- _PROBLEM DESCRIPTION_
Copy out all of the data exactly as it appears.

┌──

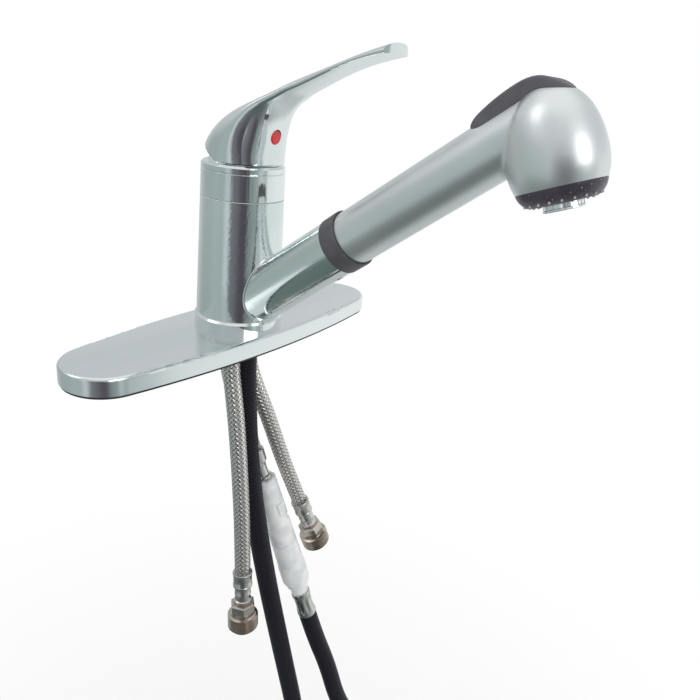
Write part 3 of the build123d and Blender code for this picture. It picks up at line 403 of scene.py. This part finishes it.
materials = {
    "bodyChrome": metalFinish(
        "bodyChrome", (0.70, 0.755, 0.745), (0.80, 0.835, 0.83), 0.060, 0.04, (1, 1, 0.035),
        grain=620.0, lift=0.00022),
    "handleChrome": metalFinish(
        "handleChrome", (0.72, 0.765, 0.76), (0.81, 0.84, 0.84), 0.085, 0.05, (1, 0.05, 0.3),
        alongHandle, 520.0, 0.00012),
    "plateChrome": metalFinish(
        "plateChrome", (0.75, 0.78, 0.785), (0.81, 0.835, 0.84), 0.17, 0.08, (0.05, 1, 1),
        grain=520.0, lift=0.00005),
    "tubeChrome": metalFinish(
        "tubeChrome", (0.69, 0.755, 0.74), (0.79, 0.83, 0.825), 0.065, 0.04, (1, 0.035, 1),
        alongSpout, 620.0, 0.00022),
    "trimChrome": metalFinish("trimChrome", (0.80, 0.82, 0.82), (0.88, 0.90, 0.90), 0.10, 0.05),
    "nickelPlate": metalFinish("nickelPlate", (0.44, 0.38, 0.33), (0.62, 0.565, 0.51), 0.20, 0.10),
    "ferruleSteel": metalFinish("ferruleSteel", (0.56, 0.53, 0.51), (0.74, 0.71, 0.69), 0.23, 0.10),
    "castBrass": metalFinish(
        "castBrass", (0.60, 0.43, 0.20), (0.74, 0.58, 0.31), 0.42, 0.18, lift=0.00008),
    "turnedSteel": metalFinish("turnedSteel", (0.52, 0.52, 0.52), (0.66, 0.66, 0.65), 0.28, 0.12),
    "satinSilver": satinFinish(),
    "charcoal": plasticFinish("charcoal", (0.060, 0.058, 0.066), (0.088, 0.086, 0.096), 0.50),
    "padCharcoal": plasticFinish("padCharcoal", (0.075, 0.072, 0.084), (0.105, 0.102, 0.116), 0.58, 1300.0),
    "sprayFace": faceFinish(),
    "blackRubber": plasticFinish("blackRubber", (0.022, 0.022, 0.025), (0.040, 0.040, 0.044), 0.72, 700.0),
    "nubRubber": plasticFinish("nubRubber", (0.30, 0.29, 0.32), (0.44, 0.43, 0.46), 0.55, 1500.0),
    "greyPlastic": plasticFinish("greyPlastic", (0.42, 0.43, 0.44), (0.52, 0.53, 0.54), 0.48),
    "whitePlastic": plasticFinish("whitePlastic", (0.74, 0.74, 0.71), (0.83, 0.83, 0.80), 0.42),
    "ceramic": plasticFinish("ceramic", (0.80, 0.79, 0.75), (0.88, 0.87, 0.84), 0.20, 2400.0, 0.00001),
    "redButton": plasticFinish(
        "redButton", (0.62, 0.012, 0.012), (0.78, 0.03, 0.025), 0.22, 500.0, 0.00002, Coat_Weight=0.4),
    "milkyPlastic": milkyFinish(),
    "steelBraid": braidFinish(
        "steelBraid", (0.90, 0.845, 0.82), (0.035, 0.027, 0.026), 11, 0.0036, 3, 1.0, 0.22, 0.0007),
    "nylonBraid": braidFinish(
        "nylonBraid", (0.013, 0.011, 0.021), (0.001, 0.001, 0.002), 16, 0.0030, 3, 0.0, 0.40, 0.0009,
        Specular_IOR_Level=0.24),
}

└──

- _WRITTEN REPLY_
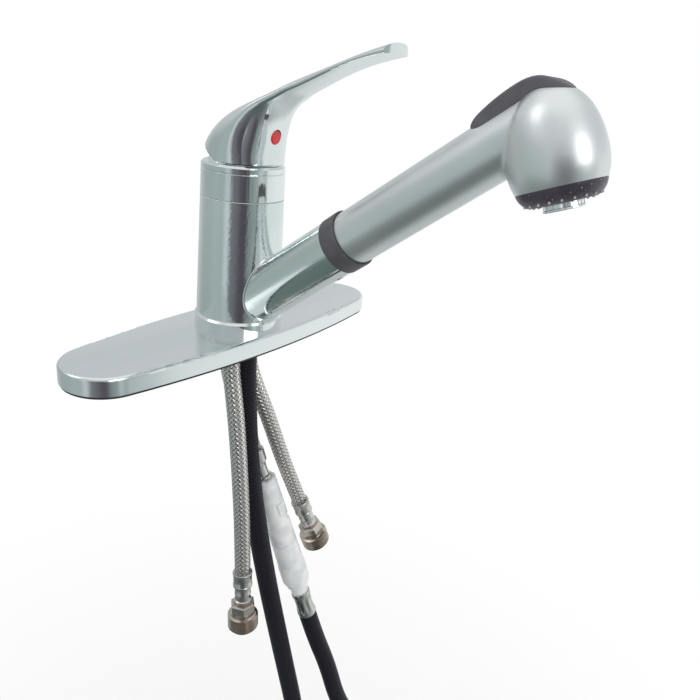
Write part 3 of the build123d and Blender code for this picture. It picks up at line 403 of scene.py. This part finishes it.
materials = {
    "bodyChrome": metalFinish(
        "bodyChrome", (0.70, 0.755, 0.745), (0.80, 0.835, 0.83), 0.060, 0.04, (1, 1, 0.035),
        grain=620.0, lift=0.00022),
    "handleChrome": metalFinish(
        "handleChrome", (0.72, 0.765, 0.76), (0.81, 0.84, 0.84), 0.085, 0.05, (1, 0.05, 0.3),
        alongHandle, 520.0, 0.00012),
    "plateChrome": metalFinish(
        "plateChrome", (0.75, 0.78, 0.785), (0.81, 0.835, 0.84), 0.17, 0.08, (0.05, 1, 1),
        grain=520.0, lift=0.00005),
    "tubeChrome": metalFinish(
        "tubeChrome", (0.69, 0.755, 0.74), (0.79, 0.83, 0.825), 0.065, 0.04, (1, 0.035, 1),
        alongSpout, 620.0, 0.00022),
    "trimChrome": metalFinish("trimChrome", (0.80, 0.82, 0.82), (0.88, 0.90, 0.90), 0.10, 0.05),
    "nickelPlate": metalFinish("nickelPlate", (0.44, 0.38, 0.33), (0.62, 0.565, 0.51), 0.20, 0.10),
    "ferruleSteel": metalFinish("ferruleSteel", (0.56, 0.53, 0.51), (0.74, 0.71, 0.69), 0.23, 0.10),
    "castBrass": metalFinish(
        "castBrass", (0.60, 0.43, 0.20), (0.74, 0.58, 0.31), 0.42, 0.18, lift=0.00008),
    "turnedSteel": metalFinish("turnedSteel", (0.52, 0.52, 0.52), (0.66, 0.66, 0.65), 0.28, 0.12),
    "satinSilver": satinFinish(),
    "charcoal": plasticFinish("charcoal", (0.060, 0.058, 0.066), (0.088, 0.086, 0.096), 0.50),
    "padCharcoal": plasticFinish("padCharcoal", (0.075, 0.072, 0.084), (0.105, 0.102, 0.116), 0.58, 1300.0),
    "sprayFace": faceFinish(),
    "blackRubber": plasticFinish("blackRubber", (0.022, 0.022, 0.025), (0.040, 0.040, 0.044), 0.72, 700.0),
    "nubRubber": plasticFinish("nubRubber", (0.30, 0.29, 0.32), (0.44, 0.43, 0.46), 0.55, 1500.0),
    "greyPlastic": plasticFinish("greyPlastic", (0.42, 0.43, 0.44), (0.52, 0.53, 0.54), 0.48),
    "whitePlastic": plasticFinish("whitePlastic", (0.74, 0.74, 0.71), (0.83, 0.83, 0.80), 0.42),
    "ceramic": plasticFinish("ceramic", (0.80, 0.79, 0.75), (0.88, 0.87, 0.84), 0.20, 2400.0, 0.00001),
    "redButton": plasticFinish(
        "redButton", (0.62, 0.012, 0.012), (0.78, 0.03, 0.025), 0.22, 500.0, 0.00002, Coat_Weight=0.4),
    "milkyPlastic": milkyFinish(),
    "steelBraid": braidFinish(
        "steelBraid", (0.90, 0.845, 0.82), (0.035, 0.027, 0.026), 11, 0.0036, 3, 1.0, 0.22, 0.0007),
    "nylonBraid": braidFinish(
        "nylonBraid", (0.013, 0.011, 0.021), (0.001, 0.001, 0.002), 16, 0.0030, 3, 0.0, 0.40, 0.0009,
        Specular_IOR_Level=0.24),
}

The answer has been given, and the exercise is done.